START
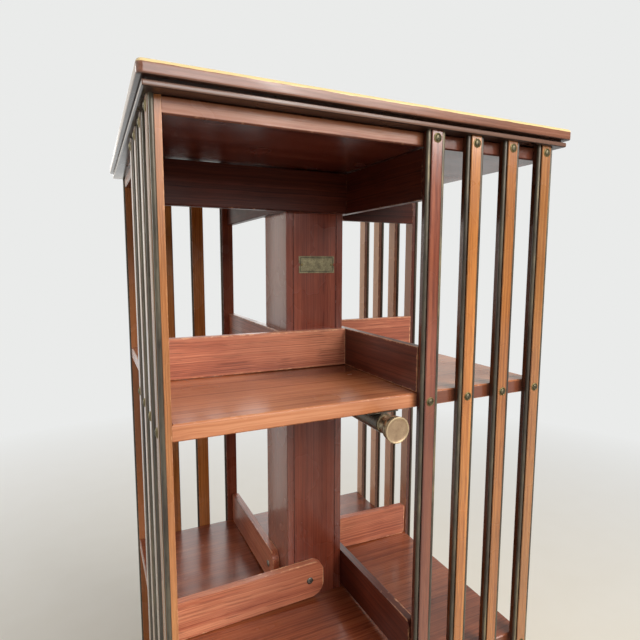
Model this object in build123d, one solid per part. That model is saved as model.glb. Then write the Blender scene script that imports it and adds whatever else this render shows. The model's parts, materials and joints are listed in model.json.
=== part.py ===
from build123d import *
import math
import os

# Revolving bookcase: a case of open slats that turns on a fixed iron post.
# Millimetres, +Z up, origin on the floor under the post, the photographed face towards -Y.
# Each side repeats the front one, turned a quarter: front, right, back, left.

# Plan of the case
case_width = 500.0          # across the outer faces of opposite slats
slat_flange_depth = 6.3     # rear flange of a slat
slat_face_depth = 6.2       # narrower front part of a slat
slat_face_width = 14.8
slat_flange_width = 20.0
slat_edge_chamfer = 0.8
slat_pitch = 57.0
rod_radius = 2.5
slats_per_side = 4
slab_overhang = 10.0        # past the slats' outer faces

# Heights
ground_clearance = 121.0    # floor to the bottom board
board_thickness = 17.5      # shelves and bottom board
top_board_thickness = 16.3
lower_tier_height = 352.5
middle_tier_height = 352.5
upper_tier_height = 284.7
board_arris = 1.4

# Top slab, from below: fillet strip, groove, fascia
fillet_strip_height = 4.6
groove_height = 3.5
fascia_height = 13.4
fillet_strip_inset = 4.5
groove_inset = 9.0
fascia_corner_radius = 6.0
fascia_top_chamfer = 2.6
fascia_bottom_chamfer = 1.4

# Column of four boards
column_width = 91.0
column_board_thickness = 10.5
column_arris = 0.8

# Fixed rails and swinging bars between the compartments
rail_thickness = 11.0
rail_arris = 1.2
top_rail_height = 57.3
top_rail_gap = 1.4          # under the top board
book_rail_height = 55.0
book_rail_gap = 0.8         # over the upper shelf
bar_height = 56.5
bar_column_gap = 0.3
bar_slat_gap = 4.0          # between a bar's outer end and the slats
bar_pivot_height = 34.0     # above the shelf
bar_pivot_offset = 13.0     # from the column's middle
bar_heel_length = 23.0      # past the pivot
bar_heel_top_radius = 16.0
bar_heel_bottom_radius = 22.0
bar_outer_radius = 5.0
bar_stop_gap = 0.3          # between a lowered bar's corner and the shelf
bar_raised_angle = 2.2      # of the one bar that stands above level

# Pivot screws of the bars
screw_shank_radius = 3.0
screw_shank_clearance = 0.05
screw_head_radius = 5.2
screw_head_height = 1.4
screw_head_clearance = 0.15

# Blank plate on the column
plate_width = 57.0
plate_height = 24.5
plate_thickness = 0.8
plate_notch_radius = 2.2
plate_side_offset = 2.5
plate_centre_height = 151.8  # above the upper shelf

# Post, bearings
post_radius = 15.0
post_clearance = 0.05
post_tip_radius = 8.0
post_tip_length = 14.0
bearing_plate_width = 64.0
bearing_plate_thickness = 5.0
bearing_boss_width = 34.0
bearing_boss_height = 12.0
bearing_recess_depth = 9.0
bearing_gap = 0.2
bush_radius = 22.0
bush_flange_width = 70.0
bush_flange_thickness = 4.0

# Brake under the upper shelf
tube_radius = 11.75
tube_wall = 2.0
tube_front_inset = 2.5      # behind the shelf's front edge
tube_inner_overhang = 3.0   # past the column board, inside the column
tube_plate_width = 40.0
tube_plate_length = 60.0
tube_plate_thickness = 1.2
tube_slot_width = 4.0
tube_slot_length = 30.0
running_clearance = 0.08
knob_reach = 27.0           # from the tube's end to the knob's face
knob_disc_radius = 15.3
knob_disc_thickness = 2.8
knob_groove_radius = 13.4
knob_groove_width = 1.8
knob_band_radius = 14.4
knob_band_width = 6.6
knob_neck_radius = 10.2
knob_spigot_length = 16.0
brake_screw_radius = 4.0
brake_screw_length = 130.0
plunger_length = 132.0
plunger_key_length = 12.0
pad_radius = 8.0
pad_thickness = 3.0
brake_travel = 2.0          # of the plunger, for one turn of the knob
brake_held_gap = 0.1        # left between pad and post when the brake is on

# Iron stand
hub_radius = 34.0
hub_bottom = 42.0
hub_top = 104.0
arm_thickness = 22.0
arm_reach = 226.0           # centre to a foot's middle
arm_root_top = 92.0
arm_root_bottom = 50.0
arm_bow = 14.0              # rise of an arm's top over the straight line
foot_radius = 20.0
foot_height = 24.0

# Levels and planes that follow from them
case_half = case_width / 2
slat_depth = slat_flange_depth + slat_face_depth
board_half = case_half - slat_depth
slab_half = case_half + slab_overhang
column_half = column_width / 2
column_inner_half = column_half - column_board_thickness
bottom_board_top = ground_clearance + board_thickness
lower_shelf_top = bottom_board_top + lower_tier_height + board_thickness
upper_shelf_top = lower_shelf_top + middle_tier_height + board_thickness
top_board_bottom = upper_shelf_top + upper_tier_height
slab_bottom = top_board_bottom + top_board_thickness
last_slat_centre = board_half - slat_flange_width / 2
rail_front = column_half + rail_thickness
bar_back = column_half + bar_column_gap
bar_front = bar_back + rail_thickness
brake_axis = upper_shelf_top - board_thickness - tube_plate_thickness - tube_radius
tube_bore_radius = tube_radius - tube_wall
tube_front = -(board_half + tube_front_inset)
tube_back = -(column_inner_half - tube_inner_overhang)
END
START
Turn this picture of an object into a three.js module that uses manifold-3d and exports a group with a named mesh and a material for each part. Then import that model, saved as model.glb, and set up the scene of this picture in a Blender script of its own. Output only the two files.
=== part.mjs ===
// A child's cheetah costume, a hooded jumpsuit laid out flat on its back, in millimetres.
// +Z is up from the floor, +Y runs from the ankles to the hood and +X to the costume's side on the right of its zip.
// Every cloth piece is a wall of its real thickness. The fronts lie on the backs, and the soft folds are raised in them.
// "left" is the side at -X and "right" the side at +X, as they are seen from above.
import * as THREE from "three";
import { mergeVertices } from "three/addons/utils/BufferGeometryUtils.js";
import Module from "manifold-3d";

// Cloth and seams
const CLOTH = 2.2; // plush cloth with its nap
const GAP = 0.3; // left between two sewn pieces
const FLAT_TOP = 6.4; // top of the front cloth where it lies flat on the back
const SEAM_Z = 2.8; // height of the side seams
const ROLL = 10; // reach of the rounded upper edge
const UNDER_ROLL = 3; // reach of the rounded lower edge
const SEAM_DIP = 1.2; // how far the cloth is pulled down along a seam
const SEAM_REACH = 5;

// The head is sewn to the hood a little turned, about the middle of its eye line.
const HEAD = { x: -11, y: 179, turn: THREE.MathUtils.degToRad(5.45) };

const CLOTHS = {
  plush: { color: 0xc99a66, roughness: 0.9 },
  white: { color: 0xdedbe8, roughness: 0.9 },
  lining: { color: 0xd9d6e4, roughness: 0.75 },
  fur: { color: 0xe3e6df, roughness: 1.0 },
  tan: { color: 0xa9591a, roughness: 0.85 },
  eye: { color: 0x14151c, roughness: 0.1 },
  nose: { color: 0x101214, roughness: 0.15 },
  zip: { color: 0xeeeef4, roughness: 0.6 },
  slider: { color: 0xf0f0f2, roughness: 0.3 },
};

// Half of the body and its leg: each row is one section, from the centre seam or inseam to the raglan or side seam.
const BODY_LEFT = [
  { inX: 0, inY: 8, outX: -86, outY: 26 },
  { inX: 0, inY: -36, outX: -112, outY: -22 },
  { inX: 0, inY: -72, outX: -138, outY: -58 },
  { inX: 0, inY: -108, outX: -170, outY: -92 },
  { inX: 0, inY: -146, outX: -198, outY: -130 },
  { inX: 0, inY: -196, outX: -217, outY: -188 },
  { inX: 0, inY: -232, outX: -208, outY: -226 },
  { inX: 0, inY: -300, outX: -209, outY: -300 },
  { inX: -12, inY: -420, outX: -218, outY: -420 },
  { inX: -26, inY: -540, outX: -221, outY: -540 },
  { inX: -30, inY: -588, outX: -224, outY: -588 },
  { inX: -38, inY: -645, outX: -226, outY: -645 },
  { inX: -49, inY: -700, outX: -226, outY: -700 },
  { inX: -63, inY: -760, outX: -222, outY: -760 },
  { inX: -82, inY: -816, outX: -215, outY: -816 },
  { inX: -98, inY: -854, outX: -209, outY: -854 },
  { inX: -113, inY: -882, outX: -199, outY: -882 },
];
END
START
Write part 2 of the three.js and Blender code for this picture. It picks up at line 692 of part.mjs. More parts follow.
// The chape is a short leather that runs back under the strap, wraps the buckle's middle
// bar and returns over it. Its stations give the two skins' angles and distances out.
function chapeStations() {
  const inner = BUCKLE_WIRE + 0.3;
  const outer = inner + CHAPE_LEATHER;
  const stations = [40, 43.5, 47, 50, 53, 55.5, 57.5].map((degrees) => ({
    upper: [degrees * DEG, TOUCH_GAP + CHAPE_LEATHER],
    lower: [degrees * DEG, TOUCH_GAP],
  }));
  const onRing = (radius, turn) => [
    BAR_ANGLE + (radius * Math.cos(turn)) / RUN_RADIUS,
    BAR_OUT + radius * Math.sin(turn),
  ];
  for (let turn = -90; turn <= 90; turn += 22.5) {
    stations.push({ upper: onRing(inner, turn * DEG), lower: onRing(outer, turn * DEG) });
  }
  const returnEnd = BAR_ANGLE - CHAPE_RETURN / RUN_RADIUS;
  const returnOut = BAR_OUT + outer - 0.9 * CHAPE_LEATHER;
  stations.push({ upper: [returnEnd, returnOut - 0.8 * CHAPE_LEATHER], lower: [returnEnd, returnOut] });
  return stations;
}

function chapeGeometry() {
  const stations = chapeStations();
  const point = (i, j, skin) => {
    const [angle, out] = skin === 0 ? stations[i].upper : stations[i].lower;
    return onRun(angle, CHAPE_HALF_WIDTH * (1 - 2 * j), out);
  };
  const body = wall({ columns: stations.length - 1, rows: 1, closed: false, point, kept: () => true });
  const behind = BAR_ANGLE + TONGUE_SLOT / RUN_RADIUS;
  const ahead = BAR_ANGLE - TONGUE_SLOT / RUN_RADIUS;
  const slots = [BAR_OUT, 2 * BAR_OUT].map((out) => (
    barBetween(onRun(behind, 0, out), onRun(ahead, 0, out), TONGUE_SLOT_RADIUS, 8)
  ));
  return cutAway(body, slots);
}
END
WORK TO BE COMPLETED.
Your task is to give again the lines from the one containing "Model this object" to the one containing "# Each side", both lines included, exactly and without anything added.

RESPONSE FOR THIS EXERCISE.
Model this object in build123d, one solid per part. That model is saved as model.glb. Then write the Blender scene script that imports it and adds whatever else this render shows. The model's parts, materials and joints are listed in model.json.
=== part.py ===
from build123d import *
import math
import os

# Revolving bookcase: a case of open slats that turns on a fixed iron post.
# Millimetres, +Z up, origin on the floor under the post, the photographed face towards -Y.
# Each side repeats the front one, turned a quarter: front, right, back, left.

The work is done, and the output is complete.